JMLuther avatar Sep 12 '22 02:09 JMLuther

It would seem we need to double-check the UTF verification for R data frame writing

hannes avatar Sep 12 '22 04:09 hannes

hi, I converted my json data to parquet format file(by java), and using "create table ...as select * from read_parquet()" sql to import data to duck db , meet same exception; my data has 3 field, one of fields is a number type and has null value

Stongtong avatar Oct 13 '22 09:10 Stongtong

Could you share the Parquet file with us (e.g. send to my email at [email protected])?

Mytherin avatar Oct 13 '22 09:10 Mytherin

sorry, the file data is secret, I write parquet file useing spark fix this exception. thanks

Stongtong avatar Oct 17 '22 08:10 Stongtong

We've had reports of this problem from quite a few users of Splink (a Python library which uses DuckDB as a backend). Although sadly I haven't got a minimal reproducible example (because, being on mac, i've never seen the error myself) a common theme seems to be these errors are occurring on Windows, with data sourced from Microsoft SQL server. I will do my best to try and obtain a reprex

https://github.com/moj-analytical-services/splink/issues/664

RobinL avatar Oct 21 '22 19:10 RobinL

How is your data ingested into DuckDB? Are you inserting through Pandas DataFrames, CSV files, or inserting through prepared statements?

Mytherin avatar Oct 22 '22 06:10 Mytherin

How is your data ingested into DuckDB? Are you inserting through Pandas DataFrames, CSV files, or inserting through prepared statements?

Via Pandas dataframes

RobinL avatar Oct 22 '22 06:10 RobinL

It is likely the unicode ingestion verification there is missing or incomplete - we can have a look to see if we can create a reproducible example by intentionally creating pandas data frames with bogus unicode data.

Mytherin avatar Oct 22 '22 06:10 Mytherin

Thank you. I will also try to find time to see if I can recreate the problem. I've also asked another of our users whether they may be able to share their problematic data.

RobinL avatar Oct 22 '22 06:10 RobinL

FWIW, I've tried to reproduce the error on a Windows 11 machine by creating an input csv populated with a variety of values from the big list of naughty strings.
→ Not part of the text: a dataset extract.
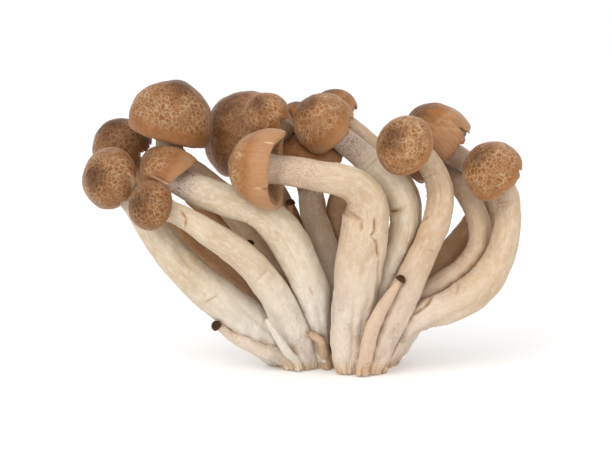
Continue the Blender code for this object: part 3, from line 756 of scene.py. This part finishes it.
class Neighbours:
    """Points of the plain stems and pins, to find where a stem touches another."""

    def __init__(self, nodes):
        self.trees = {}
        for node in nodes:
            points = merged_points(node)[0]
            tree = kdtree.KDTree(len(points))
            for i, point in enumerate(points):
                tree.insert(point, i)
            tree.balance()
            low, high = points.min(axis=0) - TOUCH, points.max(axis=0) + TOUCH
            self.trees[node] = (tree, low, high)
        self.own = None

    def closeness(self, surface):
        """1 where another stem touches the surface, down to 0 where it is a little way off."""
        flat = surface.reshape(-1, 3)
        away = np.full(len(flat), TOUCH)
        for node, (tree, low, high) in self.trees.items():
            if node == self.own:
                continue
            inside = np.flatnonzero(((flat > low) & (flat < high)).all(axis=1))
            for i in inside:
                gap = tree.find(flat[i])[2]
                if gap < away[i]:
                    away[i] = gap
        close = 1 - np.clip((away - TOUCH_FULL) / (TOUCH - TOUCH_FULL), 0, 1)
        return (close**1.5).reshape(surface.shape[:2])


def stem_relief(shape, seed, furrows, swellings, look):
    """The walls of a stem with flutes, swellings, wrinkles in its bends and its own furrows."""
    s = shape.at[:, None]
    turns = shape.turns[None, :]
    rng = np.random.default_rng(seed)
    low = np.exp(-s / 15.0)
    walls = shape.walls * (1 + look.fusing * hump(s - 6.0, 13.0))
    for k in (2, 3, 5, 7, 11):
        size = look.flute_depth * (0.35 + 1.2 * low) / (0.6 * k)
        walls = walls + walls * size * np.sin(k * turns + rng.uniform(0, 6.3) + s * rng.uniform(-0.04, 0.04))
    amount, towards = shape.bend()
    sharp = np.clip((blurred(amount, 2.0, 0, False) - 0.025) / 0.03, 0, 1)[:, None]
    inside = np.clip(np.cos(turns - towards[:, None]), 0, 1) ** 2
    beat = np.sin(2 * math.pi * s / 1.9 + 1.2 * np.sin(3 * turns))
    beat = beat + 0.6 * np.sin(2 * math.pi * s / 3.1 + turns)
    walls = walls + look.wrinkle_depth * sharp * inside * beat
    plain = shape.surface(walls)
    walls = walls * (1 + look.swelling * lumps(plain, 6.5, seed)) + 0.05 * lumps(plain, 1.4, seed + 40)
    walls = walls + (0.10 + 0.22 * hump(s - 16.0, 12.0)) * lumps(plain * [1, 1, 0.6], 3.0, seed + 60)
    neck = np.clip((s - (shape.length - 3.0)) / 3.0, 0, 1)
    walls = walls * (1 + 0.10 * neck**2)
    toe = np.clip(1 - s / 5.0, 0, 1)
    walls = walls * (1 + 0.10 * toe * lumps(plain, 1.7, seed + 80))
    outwards = (np.cos(turns)[..., None] * shape.ahead[:, None]
                + np.sin(turns)[..., None] * shape.aside[:, None])
    front = np.clip(-outwards[..., 1] * 2.0, 0, 1)
    depth, stain = furrow_depths(plain, front, furrows)
    folds = sharp * inside * np.clip(-beat, 0, 1) * 0.25
    for middle, reach, height in swellings:
        away = np.linalg.norm(plain[..., [0, 2]] - middle, axis=-1)
        depth = depth - height * hump(away, reach) * np.clip(0.4 + front, 0, 1)
    return walls - depth, np.maximum(stain, folds)


def stem_mesh(name, shape, walls, stain, sunk, nearby):
    """The closed tube of a stem with the fields that its finish reads."""
    surface = shape.surface(walls)
    ring = np.stack([np.cos(shape.turns), np.sin(shape.turns), 0 * shape.turns + shape.at[-1]], axis=-1)
    frayed = np.clip(1.3 * lumps(3.0 * ring, 1.0, 5, 3), 0, 1) * RAGGED_TOE
    settle = np.clip(1 - surface[..., 2] / (2.5 * RAGGED_TOE), 0, 1)
    surface[..., 2] += settle * frayed
    way = unit(shape.middles[-1] - shape.middles[-2])
    bottom = shape.middles[0] + [0, 0, 0.7]
    bottom[2] = min(bottom[2], 1.2)
    top = shape.middles[-1] + sunk * way
    last = surface[-1] + sunk * way * np.ones((len(shape.turns), 1))
    surface = np.concatenate([surface, last[None]])
    surface[..., 2] = np.maximum(surface[..., 2], 0.05)
    mesh = sleeve_mesh(name, surface, bottom, top)
    mean = float(np.mean(walls))
    at = np.append(shape.at, shape.at[-1] + sunk)
    grain = np.empty(surface.shape)
    grain[..., 0] = mean * np.cos(shape.turns)
    grain[..., 1] = mean * np.sin(shape.turns)
    grain[..., 2] = at[:, None]
    add_field(mesh, "grain", grain, [(0, 0, 0), (0, 0, at[-1])])
    rows = np.broadcast_to(at[:, None], surface.shape[:2])
    add_field(mesh, "from_foot", rows, [0, at[-1]])
    add_field(mesh, "from_cap", shape.length - rows, [shape.length, 0])
    add_field(mesh, "crease", np.vstack([stain, stain[-1:]]), [0.3, 0])
    # How near another stem comes, which the finish paints as contact shade.
    add_field(mesh, "contact_shade", nearby.closeness(surface), [0, 0])
    return mesh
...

I've been unable to reproduce the error. I think the 'problem' (i.e. the reason it is not causing an error) is probably that my csv file, whilst containing various unicode characters, is correctly encoded in utf-8. But I've experimented by incorrectly saving unicode characters in Windows-1252 encoding as well, with no luck in reproducing the problem either.

My best guess at the moment is that this is something to do with Microsoft SQL Server, which (I believe), usually stores data in Windows-1252 (cp1252) encoding, and how this data gets loaded into Pandas. But this is pure guesswork based on encoding errors I've run into in the past interacting with MS SQL Server, and the fact that all of our users who've seen this error so far have sourced the data from MS SQL Server.

RobinL avatar Oct 22 '22 17:10 RobinL

Getting this error in Python when performing a join on two already existing duckdb tables. Have tried in both windows 10, and on a Mac M1. The error happens whenever trying to join specific tables.

The original tables were read from csv files specifying utf-8, with no errors.

Will try and provide two reasonable files to reproduce, but might be hard to narrow down as both tables are rather large (>25mil rows) and from reading the previous, it seems that the problem might be isolated to a single row somewhere?

---------------------------------------------------------------------------
InternalException                         Traceback (most recent call last)
Input In [12], in <cell line: 1>()
----> 1 con.execute("CREATE TABLE med_works_gender AS \
      2             SELECT med_works_authors.id as work_id, \
      3             med_works_authors.author_id, \
      4             authors_gender.ga_gender as author_gender \
      5             FROM med_works_authors \
      6             LEFT JOIN authors_gender \
      7             ON med_works_authors.author_id = authors_gender.id")
      9 con.execute("SELECT * FROM med_works_gender LIMIT 5").df()

InternalException: INTERNAL Error: Invalid unicode detected in segment statistics update!

joxang avatar Oct 24 '22 23:10 joxang

Sorry you are running into this!

Maybe you could narrow it down with a binary search using limit and offset?

Alex-Monahan avatar Oct 25 '22 01:10 Alex-Monahan